◆ DATA SHOWN
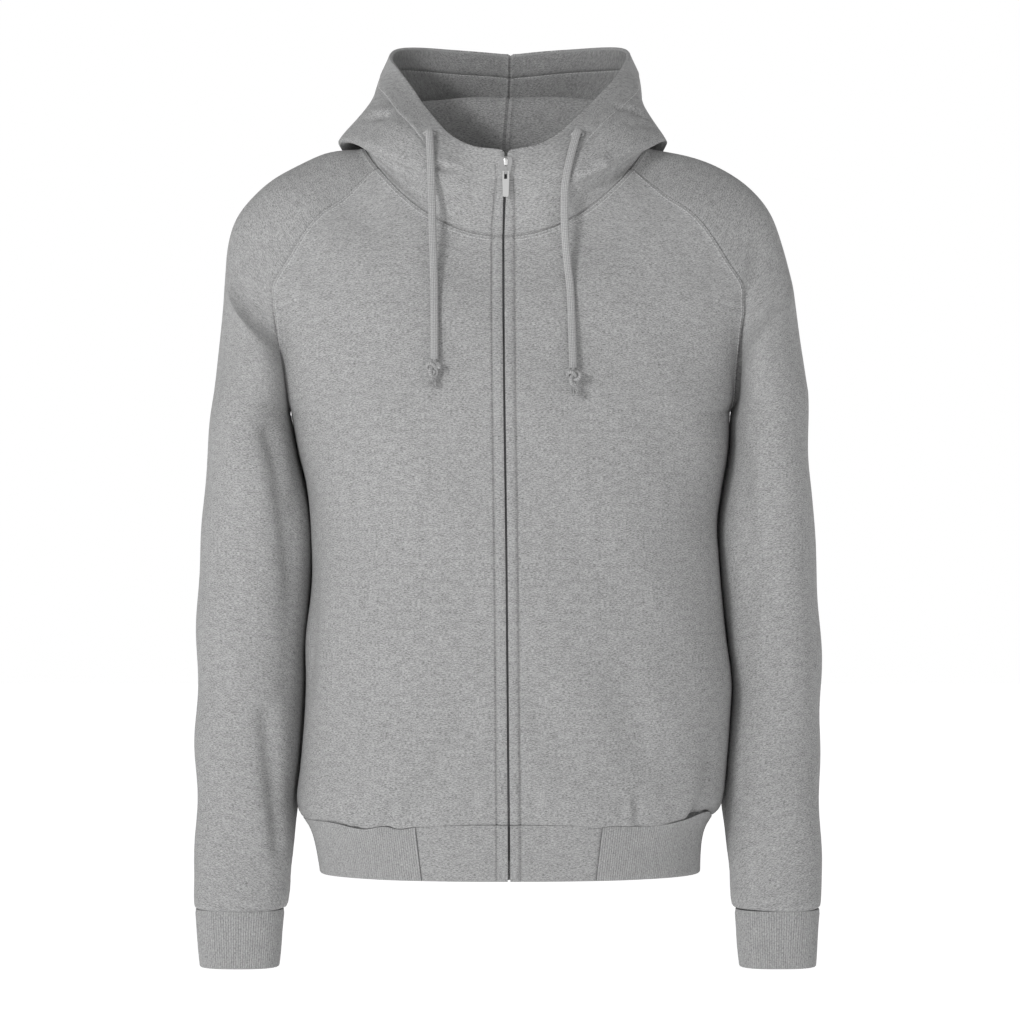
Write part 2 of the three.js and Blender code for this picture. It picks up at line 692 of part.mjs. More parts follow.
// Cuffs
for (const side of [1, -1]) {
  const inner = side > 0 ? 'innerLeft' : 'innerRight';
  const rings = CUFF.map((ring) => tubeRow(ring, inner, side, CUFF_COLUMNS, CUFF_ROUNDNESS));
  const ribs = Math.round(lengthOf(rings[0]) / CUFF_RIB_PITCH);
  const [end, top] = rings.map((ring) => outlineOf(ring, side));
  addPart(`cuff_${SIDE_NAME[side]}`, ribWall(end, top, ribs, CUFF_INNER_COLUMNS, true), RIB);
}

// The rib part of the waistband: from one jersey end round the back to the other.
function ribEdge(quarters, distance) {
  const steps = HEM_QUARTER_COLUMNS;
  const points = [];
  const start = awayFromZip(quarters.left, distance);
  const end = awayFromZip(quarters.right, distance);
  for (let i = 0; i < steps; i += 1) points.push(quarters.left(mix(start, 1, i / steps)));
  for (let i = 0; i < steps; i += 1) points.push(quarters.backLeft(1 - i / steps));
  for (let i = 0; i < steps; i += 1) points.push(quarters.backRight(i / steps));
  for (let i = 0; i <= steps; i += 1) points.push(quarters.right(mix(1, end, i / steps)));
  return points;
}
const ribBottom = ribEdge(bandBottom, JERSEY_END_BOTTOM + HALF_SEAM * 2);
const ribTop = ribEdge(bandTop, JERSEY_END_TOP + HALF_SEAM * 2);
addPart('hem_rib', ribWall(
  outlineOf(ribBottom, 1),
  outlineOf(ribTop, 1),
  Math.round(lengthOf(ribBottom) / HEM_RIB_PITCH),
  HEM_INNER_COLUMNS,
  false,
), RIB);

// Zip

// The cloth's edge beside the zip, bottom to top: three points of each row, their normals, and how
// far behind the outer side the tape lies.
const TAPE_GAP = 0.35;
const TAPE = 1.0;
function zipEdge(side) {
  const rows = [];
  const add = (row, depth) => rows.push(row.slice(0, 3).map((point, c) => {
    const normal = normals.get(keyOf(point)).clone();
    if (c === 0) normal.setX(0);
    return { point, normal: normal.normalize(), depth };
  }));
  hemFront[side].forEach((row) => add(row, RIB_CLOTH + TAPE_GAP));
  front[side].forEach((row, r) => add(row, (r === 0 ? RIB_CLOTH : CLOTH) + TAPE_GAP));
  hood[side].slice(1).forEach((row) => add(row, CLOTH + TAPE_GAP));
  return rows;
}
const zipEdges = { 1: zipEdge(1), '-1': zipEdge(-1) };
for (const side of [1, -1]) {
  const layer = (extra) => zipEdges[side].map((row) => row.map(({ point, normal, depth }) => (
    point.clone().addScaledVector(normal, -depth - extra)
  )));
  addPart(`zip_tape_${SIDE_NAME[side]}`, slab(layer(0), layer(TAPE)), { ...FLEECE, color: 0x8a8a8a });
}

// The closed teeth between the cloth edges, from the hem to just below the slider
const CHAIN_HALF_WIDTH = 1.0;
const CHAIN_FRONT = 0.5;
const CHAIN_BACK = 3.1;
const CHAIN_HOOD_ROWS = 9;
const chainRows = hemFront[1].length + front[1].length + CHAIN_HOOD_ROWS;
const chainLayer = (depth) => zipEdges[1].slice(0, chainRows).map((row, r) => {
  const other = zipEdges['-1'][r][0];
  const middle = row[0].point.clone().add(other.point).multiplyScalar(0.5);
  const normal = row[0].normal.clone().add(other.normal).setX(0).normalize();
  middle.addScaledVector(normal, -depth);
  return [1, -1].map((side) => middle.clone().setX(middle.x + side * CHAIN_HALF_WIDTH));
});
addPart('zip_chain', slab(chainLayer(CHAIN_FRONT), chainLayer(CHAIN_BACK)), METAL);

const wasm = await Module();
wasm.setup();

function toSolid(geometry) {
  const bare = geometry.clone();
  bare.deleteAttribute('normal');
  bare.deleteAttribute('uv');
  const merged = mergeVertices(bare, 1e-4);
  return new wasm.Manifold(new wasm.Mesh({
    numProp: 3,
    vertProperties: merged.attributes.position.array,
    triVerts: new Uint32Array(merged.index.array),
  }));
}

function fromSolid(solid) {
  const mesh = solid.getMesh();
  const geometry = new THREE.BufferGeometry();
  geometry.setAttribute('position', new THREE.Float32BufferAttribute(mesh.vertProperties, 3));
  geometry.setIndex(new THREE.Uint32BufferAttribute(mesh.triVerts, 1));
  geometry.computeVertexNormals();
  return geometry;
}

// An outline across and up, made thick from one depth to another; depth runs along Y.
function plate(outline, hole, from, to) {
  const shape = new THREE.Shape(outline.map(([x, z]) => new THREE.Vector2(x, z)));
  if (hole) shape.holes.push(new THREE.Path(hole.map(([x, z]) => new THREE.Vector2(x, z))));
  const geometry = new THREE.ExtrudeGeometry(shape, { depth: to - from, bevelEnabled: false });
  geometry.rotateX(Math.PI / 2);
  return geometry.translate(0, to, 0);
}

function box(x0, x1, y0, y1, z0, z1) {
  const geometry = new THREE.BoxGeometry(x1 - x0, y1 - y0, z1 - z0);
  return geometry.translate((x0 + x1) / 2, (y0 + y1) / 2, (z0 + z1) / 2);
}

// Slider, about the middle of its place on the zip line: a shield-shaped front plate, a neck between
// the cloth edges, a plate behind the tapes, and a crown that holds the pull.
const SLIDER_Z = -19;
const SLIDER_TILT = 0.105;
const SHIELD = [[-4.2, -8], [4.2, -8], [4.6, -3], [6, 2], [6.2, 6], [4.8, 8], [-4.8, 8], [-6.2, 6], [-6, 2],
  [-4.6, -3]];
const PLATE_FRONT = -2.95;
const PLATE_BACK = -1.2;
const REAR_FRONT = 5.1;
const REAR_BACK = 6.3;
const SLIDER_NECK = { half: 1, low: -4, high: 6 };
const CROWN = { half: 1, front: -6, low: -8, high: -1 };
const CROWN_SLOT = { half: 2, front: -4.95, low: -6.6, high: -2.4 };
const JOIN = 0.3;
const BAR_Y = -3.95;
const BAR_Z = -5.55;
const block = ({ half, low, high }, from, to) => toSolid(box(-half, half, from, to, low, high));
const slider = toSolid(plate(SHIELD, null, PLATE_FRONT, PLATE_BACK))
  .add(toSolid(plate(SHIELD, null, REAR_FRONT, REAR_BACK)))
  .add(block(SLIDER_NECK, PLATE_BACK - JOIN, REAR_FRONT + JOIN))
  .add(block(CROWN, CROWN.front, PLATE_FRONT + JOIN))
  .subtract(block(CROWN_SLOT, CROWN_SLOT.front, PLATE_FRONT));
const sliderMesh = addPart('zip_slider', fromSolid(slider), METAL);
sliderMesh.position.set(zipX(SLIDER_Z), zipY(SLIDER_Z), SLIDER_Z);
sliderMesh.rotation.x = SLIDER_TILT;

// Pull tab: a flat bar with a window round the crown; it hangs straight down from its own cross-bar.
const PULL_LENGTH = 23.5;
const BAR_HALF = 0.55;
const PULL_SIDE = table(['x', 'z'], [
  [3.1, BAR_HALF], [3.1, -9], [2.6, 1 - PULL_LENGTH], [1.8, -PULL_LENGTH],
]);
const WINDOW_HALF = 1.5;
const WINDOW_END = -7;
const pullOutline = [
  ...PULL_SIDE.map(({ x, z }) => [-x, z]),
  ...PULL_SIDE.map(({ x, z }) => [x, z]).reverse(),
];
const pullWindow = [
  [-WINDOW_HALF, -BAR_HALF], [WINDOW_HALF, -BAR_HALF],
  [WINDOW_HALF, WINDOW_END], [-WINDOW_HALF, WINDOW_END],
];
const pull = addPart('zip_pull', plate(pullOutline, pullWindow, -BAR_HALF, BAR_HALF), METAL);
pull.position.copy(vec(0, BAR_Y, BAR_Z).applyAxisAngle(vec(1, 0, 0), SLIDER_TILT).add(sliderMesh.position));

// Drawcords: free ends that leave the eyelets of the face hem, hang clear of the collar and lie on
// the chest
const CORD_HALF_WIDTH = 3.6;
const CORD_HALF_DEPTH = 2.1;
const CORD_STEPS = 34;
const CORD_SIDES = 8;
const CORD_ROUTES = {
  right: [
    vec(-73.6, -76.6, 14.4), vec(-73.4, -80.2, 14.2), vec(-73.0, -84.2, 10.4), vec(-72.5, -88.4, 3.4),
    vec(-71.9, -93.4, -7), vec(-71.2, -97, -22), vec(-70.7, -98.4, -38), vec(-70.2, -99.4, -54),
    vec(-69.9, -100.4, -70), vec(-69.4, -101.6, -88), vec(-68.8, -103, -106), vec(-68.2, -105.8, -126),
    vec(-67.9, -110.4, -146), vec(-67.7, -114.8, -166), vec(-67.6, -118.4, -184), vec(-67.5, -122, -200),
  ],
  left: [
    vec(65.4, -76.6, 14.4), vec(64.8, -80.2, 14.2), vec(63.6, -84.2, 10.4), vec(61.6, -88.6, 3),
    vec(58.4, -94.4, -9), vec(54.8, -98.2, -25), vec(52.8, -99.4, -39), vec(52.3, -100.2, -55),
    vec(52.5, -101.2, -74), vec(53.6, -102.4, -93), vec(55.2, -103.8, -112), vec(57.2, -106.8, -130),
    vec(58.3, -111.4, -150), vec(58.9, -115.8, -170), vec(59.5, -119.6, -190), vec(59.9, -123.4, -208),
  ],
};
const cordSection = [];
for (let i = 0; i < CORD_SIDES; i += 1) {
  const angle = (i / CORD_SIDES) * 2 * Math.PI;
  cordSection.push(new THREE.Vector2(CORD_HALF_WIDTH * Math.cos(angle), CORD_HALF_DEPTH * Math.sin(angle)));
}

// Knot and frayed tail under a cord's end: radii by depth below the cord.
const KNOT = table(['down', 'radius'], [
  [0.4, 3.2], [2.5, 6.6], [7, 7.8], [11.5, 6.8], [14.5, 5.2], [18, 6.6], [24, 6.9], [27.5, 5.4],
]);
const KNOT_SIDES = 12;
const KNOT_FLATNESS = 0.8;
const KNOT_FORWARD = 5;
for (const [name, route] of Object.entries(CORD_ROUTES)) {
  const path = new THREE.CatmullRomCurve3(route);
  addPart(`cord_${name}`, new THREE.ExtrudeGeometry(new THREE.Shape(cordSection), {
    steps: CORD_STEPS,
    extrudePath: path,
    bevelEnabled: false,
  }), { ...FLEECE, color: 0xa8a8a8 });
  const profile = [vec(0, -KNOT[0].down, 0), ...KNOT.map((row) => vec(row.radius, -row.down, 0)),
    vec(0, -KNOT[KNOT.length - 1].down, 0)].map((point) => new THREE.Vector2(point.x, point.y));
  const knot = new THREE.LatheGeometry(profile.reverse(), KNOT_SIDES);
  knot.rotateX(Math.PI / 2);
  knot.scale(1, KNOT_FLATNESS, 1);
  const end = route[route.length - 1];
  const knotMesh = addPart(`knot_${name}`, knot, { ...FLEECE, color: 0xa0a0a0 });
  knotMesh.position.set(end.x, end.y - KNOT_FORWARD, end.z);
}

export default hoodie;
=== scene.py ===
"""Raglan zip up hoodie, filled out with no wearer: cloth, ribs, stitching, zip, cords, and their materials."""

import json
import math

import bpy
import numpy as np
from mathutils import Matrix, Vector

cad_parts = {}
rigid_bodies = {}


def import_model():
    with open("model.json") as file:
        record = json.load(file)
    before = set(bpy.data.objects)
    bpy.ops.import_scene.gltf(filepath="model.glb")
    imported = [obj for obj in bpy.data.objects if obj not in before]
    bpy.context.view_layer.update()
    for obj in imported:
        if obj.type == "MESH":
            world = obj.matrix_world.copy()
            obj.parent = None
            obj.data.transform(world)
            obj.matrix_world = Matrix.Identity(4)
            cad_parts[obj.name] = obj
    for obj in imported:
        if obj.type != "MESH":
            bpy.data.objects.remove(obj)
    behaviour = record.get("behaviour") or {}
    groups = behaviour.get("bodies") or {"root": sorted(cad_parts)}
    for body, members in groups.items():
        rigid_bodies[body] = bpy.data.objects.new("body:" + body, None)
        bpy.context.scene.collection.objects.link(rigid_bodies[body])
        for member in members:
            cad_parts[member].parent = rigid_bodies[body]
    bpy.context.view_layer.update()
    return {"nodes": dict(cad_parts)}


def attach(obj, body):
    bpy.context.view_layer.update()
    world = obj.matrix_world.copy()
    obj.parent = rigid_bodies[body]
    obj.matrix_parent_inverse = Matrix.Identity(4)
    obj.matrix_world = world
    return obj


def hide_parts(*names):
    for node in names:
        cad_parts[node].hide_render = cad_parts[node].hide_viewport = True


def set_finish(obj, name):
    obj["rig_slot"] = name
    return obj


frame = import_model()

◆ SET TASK
Extract, word for word, the line containing "knot.scale(1, KNOT_FLATNESS, 1);", the line containing "before = set(bpy.data.objects)", and every line between them.

◆ OUTPUT OF THE TASK
  knot.scale(1, KNOT_FLATNESS, 1);
  const end = route[route.length - 1];
  const knotMesh = addPart(`knot_${name}`, knot, { ...FLEECE, color: 0xa0a0a0 });
  knotMesh.position.set(end.x, end.y - KNOT_FORWARD, end.z);
}

export default hoodie;
=== scene.py ===
"""Raglan zip up hoodie, filled out with no wearer: cloth, ribs, stitching, zip, cords, and their materials."""

import json
import math

import bpy
import numpy as np
from mathutils import Matrix, Vector

cad_parts = {}
rigid_bodies = {}


def import_model():
    with open("model.json") as file:
        record = json.load(file)
    before = set(bpy.data.objects)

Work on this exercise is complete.